WHAT THE TASK ASKS — Pull out every line containing the string "scene".

** begin **

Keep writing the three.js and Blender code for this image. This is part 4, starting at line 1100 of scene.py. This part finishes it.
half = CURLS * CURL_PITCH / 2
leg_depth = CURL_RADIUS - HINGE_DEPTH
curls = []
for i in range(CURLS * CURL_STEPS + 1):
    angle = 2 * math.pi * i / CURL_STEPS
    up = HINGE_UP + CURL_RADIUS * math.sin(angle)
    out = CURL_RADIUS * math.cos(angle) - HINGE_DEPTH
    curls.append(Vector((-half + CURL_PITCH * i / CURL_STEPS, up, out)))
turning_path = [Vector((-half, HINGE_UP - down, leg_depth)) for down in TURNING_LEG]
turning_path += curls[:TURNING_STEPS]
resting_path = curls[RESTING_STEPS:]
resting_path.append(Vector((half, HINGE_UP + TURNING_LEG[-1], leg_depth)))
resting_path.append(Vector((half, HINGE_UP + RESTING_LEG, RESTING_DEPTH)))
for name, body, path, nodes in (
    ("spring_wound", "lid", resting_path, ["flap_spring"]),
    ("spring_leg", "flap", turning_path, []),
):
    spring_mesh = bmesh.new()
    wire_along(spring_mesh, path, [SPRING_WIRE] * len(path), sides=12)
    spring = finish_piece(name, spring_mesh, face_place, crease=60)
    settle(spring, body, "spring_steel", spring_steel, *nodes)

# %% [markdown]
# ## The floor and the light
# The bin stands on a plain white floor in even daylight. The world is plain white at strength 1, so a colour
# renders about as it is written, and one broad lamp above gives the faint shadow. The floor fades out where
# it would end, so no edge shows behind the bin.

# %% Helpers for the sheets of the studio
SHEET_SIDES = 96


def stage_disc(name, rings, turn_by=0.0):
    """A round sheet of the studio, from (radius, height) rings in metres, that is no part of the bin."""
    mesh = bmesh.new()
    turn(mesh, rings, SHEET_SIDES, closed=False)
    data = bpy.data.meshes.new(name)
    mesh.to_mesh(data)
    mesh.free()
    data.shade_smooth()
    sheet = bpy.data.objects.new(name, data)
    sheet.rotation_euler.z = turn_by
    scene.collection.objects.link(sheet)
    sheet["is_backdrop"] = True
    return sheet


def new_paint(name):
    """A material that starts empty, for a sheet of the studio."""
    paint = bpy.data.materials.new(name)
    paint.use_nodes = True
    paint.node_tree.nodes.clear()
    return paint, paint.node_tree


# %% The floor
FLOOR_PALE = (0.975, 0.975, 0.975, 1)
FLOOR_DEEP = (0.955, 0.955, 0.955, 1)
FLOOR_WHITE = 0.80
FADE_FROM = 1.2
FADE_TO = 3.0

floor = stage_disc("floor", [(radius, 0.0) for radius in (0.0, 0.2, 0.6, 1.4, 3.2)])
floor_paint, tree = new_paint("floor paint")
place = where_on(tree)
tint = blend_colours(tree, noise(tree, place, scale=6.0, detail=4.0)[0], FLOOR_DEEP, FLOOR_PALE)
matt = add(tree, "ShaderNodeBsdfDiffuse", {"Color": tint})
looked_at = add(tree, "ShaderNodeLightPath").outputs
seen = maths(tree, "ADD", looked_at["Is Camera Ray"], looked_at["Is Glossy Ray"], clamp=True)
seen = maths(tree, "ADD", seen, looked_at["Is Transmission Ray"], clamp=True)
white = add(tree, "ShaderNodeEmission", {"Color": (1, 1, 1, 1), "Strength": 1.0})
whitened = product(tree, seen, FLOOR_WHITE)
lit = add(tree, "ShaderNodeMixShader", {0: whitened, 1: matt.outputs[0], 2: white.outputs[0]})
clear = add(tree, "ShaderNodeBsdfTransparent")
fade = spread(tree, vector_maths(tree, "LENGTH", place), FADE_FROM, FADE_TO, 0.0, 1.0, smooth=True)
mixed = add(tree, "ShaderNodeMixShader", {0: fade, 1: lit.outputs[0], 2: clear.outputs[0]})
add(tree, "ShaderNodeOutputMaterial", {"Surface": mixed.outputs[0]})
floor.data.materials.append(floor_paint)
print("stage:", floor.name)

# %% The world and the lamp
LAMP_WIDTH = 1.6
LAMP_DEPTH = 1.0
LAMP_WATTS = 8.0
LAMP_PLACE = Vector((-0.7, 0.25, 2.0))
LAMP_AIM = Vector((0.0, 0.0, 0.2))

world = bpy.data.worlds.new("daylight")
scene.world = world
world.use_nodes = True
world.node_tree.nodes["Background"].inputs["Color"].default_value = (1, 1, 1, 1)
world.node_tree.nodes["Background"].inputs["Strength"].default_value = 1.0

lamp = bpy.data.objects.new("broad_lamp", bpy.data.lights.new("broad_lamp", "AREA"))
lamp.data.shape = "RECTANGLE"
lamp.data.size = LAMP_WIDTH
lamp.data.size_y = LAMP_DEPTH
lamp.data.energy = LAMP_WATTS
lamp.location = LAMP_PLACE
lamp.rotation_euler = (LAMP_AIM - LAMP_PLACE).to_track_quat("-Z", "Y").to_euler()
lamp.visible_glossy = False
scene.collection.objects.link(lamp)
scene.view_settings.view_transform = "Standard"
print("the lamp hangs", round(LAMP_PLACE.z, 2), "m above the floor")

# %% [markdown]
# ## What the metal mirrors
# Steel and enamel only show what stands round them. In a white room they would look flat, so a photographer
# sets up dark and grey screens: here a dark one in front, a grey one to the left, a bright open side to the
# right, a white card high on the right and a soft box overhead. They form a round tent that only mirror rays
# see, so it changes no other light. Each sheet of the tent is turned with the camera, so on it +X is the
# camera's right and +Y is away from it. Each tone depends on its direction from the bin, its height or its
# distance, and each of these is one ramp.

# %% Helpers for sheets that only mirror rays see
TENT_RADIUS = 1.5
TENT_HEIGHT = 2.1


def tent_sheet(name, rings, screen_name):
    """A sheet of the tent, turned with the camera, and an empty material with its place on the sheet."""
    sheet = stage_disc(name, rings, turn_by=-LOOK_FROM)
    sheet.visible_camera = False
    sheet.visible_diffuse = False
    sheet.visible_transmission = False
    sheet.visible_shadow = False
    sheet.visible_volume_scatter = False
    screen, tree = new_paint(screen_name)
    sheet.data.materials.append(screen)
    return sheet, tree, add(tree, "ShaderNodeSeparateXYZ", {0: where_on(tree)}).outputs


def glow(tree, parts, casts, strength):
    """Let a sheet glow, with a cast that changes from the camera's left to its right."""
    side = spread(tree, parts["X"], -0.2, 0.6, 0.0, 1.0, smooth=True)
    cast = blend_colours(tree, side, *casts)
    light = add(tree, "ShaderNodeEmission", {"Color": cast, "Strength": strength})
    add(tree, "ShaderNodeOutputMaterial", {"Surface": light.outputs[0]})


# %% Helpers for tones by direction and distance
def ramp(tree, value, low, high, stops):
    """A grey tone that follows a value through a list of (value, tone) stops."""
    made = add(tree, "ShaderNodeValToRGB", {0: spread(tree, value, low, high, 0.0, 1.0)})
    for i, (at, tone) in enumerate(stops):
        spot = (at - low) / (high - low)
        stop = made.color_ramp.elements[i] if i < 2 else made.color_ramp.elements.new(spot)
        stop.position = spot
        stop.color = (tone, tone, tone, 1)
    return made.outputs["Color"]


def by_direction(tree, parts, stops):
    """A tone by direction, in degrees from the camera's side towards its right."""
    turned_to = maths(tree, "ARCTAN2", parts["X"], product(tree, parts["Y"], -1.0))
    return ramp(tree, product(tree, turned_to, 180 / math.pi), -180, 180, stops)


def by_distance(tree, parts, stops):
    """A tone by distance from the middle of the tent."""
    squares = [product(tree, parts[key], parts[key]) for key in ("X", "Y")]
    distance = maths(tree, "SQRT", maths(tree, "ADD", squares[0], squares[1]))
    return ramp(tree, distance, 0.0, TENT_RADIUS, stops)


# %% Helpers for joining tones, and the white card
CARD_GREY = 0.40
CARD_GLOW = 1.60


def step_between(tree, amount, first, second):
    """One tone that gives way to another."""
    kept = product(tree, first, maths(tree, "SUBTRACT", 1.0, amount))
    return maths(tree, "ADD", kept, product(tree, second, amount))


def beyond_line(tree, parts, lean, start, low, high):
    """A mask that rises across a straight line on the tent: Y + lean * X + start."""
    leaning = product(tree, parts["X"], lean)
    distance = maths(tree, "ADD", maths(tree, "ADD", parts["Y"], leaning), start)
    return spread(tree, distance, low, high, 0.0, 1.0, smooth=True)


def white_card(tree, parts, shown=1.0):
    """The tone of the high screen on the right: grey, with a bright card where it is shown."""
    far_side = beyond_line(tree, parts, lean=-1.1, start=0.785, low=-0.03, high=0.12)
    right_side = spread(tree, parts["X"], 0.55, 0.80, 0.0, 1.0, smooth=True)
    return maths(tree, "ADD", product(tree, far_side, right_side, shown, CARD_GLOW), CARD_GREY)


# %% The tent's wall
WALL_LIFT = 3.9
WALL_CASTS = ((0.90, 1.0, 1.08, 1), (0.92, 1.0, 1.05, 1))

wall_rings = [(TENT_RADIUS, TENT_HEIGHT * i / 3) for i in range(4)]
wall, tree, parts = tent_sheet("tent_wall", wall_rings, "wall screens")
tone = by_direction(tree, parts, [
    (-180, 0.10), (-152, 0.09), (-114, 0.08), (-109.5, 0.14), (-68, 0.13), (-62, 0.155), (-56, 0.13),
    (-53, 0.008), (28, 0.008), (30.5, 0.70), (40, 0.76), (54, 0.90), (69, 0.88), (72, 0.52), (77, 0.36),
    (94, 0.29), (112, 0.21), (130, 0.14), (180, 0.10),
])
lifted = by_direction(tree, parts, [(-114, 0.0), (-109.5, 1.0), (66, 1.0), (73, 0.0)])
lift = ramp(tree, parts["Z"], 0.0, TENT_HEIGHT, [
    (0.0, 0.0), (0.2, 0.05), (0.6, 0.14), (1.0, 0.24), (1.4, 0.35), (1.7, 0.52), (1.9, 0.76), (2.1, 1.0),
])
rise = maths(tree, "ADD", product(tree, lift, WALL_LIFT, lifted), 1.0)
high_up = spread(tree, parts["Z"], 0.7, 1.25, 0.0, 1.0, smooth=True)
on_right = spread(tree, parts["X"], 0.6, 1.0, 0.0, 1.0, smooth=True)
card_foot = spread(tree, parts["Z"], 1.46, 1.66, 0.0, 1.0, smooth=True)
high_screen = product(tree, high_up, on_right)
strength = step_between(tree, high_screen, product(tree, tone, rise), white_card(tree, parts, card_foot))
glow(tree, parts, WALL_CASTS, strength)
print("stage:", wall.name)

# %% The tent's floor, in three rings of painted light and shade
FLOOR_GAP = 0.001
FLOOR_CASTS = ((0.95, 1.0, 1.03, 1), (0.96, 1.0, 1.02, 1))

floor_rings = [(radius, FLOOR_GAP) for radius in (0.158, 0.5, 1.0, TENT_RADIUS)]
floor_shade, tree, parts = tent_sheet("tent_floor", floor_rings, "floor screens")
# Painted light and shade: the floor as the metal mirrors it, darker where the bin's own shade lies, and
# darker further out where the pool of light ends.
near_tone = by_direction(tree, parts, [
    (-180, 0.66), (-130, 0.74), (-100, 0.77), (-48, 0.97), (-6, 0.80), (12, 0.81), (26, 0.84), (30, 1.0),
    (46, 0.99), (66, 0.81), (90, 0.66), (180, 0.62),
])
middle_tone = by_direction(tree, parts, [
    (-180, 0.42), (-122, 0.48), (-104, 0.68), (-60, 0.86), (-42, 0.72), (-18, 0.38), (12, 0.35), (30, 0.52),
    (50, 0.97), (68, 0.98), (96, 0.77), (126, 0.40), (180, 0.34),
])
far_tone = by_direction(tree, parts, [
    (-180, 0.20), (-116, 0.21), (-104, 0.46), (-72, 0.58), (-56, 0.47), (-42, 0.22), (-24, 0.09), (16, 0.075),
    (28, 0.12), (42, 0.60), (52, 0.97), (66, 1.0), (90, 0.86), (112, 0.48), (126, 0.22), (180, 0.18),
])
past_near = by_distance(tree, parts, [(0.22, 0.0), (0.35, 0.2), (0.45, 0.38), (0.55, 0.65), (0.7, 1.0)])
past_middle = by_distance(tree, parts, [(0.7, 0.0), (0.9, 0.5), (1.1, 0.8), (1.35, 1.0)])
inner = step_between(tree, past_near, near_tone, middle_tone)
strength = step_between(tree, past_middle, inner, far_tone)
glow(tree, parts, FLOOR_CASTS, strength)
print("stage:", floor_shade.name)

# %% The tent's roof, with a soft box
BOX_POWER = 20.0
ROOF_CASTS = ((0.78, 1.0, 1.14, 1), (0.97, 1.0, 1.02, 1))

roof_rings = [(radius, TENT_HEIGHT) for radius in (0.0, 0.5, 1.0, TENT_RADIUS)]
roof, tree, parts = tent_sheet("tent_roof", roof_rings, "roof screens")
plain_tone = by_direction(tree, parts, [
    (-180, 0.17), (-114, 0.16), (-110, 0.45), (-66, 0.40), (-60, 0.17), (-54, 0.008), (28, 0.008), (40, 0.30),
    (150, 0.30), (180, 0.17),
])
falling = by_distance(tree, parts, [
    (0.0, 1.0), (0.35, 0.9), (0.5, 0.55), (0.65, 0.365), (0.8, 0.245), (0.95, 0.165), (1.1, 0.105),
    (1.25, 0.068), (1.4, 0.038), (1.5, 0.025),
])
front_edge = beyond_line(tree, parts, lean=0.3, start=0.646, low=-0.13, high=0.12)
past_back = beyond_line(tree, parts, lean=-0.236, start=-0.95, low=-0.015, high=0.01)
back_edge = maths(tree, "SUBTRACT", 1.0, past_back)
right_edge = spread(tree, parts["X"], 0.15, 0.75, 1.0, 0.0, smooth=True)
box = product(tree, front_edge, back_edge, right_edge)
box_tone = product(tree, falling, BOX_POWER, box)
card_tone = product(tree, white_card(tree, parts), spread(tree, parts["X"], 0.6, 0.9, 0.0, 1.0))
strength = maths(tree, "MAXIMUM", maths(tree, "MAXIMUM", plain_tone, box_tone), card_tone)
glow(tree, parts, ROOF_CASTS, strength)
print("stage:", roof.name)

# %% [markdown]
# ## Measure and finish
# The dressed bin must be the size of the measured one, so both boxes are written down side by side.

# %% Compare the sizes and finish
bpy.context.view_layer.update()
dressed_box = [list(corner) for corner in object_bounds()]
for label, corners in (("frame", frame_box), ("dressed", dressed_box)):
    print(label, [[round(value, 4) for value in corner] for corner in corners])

** end **

WRITTEN SOLUTION —
Keep writing the three.js and Blender code for this image. This is part 4, starting at line 1100 of scene.py. This part finishes it.
    scene.collection.objects.link(sheet)
scene.world = world
scene.collection.objects.link(lamp)
scene.view_settings.view_transform = "Standard"